Le débat s’est donc naturellement immiscé parmi les hommes et les femmes politiques français, où la langue de bois y est devenue de plus en plus décomplexée. Une députée européenne, originaire de Lorraine, s’est illustrée par la véhémence de ses propos destinés à semer la peur – ni plus ni moins – parmi les habitants de sa région et plus particulièrement des zones rurales. Les réfugiés seraient des gens feignants, tout juste bons à dilapider nos impôts, à saccager les lieux qui les accueillent et à pourchasser la jolie jeune fille en fleurs de nos campagnes. Penses-tu réellement cela de personnes qui ont fui des zones où il ne reste plus rien de leur vie passée, de leur maison, de leur quartier, voire de l’Histoire tout court ? Ils sont des centaines de milliers, peut-être quelques millions. En comparaison, nous sommes presque 500 millions de citoyens dans l’Union européenne. Notre passé est loin d’être rose. Des exodes massifs ont eu lieu pendant la Seconde Guerre Mondiale mais aussi plus récemment suite à la guerre de Yougoslavie. Si nous pouvons être ce que nous sommes aujourd’hui, c’est en partie grâce à la générosité et à l’humanité de Nations, de peuples et d’êtres humains qui ont accueilli nos grands-parents ou nos arrière-grands-parents et les ont aidé le temps qu’il fallait. Aujourd’hui, parmi ces réfugiés syriens, irakiens ou d’autres nationalités, il y a des hommes et des femmes qualifiés, lesquels exerçaient des professions dans leur pays d’origine. Des ingénieurs, des médecins, des professeurs ou encore de simples employés qui ne cherchent qu’à s’intégrer dans leur nouveau pays d’accueil, tout en gardant l’espoir – comme nous tous – qu’un jour ce conflit cessera et qu’ils pourront retourner vivre sur leurs terres s’ils le souhaitent.

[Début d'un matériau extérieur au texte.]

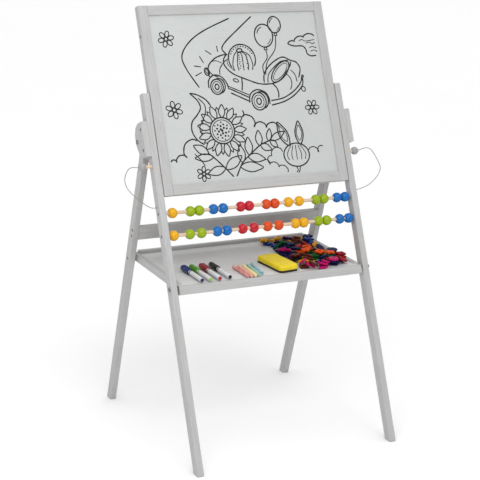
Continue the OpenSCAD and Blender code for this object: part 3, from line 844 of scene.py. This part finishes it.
def marker(name, colour, plug_colour, near, far, clip_turn):
    """A board marker: coloured plug, white barrel, tapered shoulder, and a ribbed cap with a clip."""
    plug = lathe(name + "_plug", rounded([(0, 0), (4.0, 0), (4.4, 0.6), (4.4, 3.0)], 0.4) + [(0, 3.0)])
    tube = [(0, 1.4), (4.9, 1.4), (5.2, 2.2), (BARREL_R, 10), (BARREL_R, 62), (4.9, 65), (4.5, 67), (4.4, 72)]
    barrel = lathe(name + "_barrel", rounded(tube, 0.6) + [(0, 72)])
    low_r, mid_r = BARREL_R + 0.06, BARREL_R + 0.08
    band = lathe(name + "_band", [(0, 58), (low_r, 58), (mid_r, 58.4), (mid_r, 60.6), (low_r, 61), (0, 61)])
    hood = [(0, 67.5), (6.9, 67.5), (CAP_R, 68.5), (CAP_R, 86), (6.9, 104), (6.1, 107.6), (4.4, 109)]
    cap = lathe(name + "_cap", rounded(hood, 0.8) + [(0, 109.1)], 60, ribs(20, 0.05, 71, 102))
    run = [(CAP_R + 1.0, h) for h in (70, 72, 80, 88, 96)] + [(CAP_R - 0.2, 102), (4.2, 107)]
    strip = [(-1.7, -0.5), (1.7, -0.5), (1.7, 0.4), (1.2, 0.8), (-1.2, 0.8), (-1.7, 0.4)]
    strip = [(a * MM, b * MM) for a, b in strip]
    path = [Vector((r, 0, h)) * MM for r, h in run]
    bar = mesh_object(name + "_clip", *swept(path, lambda i, count: strip, start_up=ALONG_X), False)
    for p in (plug, barrel, band, cap, bar):
        lay(p, near, far, TRAY_FLOOR + CAP_R, math.radians(clip_turn))
    shade = plastic(name + "_colour", colour, 0.22, len(name))
    for p in (cap, bar, band):
        set_material(p, shade)
    finish_loose(join([cap, bar, band], name + "_cap"))
    set_material(plug, plastic(name + "_plug_colour", plug_colour, 0.3, len(name) + 5))
    finish_loose(plug)
    set_material(barrel, BARREL)
    finish_loose(barrel)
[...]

Cette situation inédite que traverse l’Europe est aussi l’occasion pour ma génération, qui n’a jamais connu la guerre autrement qu’au travers de photographies, de reportages vidéo ou de souvenirs de nos papy-mamie, de réaliser à quel point nous sommes chanceux au quotidien. De vivre en sécurité, avec un toit, des services publics efficaces quoiqu’on en dise. D’avoir accès à une nourriture de qualité et des vêtements chauds l’hiver. A l’inverse, certaines Françaises et certains Français ont peur de l’inconnu. J’aimerais qu’ils profitent de cette occasion pour montrer l’humanité qui réside forcément au fond de leur cœur et pour s’enrichir de la découverte de l’autre. Face à nous, des hommes, des femmes et des enfants qui ont marché sur plus de 4.000 kilomètres, pendant des semaines et des mois, dans la pluie, le vent et le froid, sans rien d’autre que leur conviction et leur désir d’un avenir plus paisible que sous le ciel bien meurtrier de Damas, d’Alep ou de Palmyre. Et qu’en est-il de nos politiques étrangères qui ont été un échec cuisant au Proche et au Moyen-Orient depuis plus de 40 ans ? Avec pour résultat cette misère et de ce désarroi dont se nourrit l’État islamique pour imposer sa loi sur des territoires toujours plus grands. Le sujet est sensible tant les débouchés économiques sont légions et les contrats juteux, notamment en ce qui concerne la vente d’armements et l’approvisionnement crucial de l’Europe en énergies fossiles. L’esprit Charlie est bien loin quand des marchés sont à conquérir et qu’un faux-pas diplomatique pourrait aboutir à des contrats annulés. Dernier exemple en date : la récente remise de la Légion d’honneur au Prince héritier d’Arabie Saoudite ne devrait vraisemblablement pas calmer les esprits de celles et ceux qui réclament une politique économique plus en phase avec la défense de nos valeurs et particulièrement le respect des Droits de l’Homme mais aussi de la Femme, en cette journée du 8 mars, qui nous ferait presque oublier quelque temps le sort de ces migrants jetés sur les routes d’Eurasie.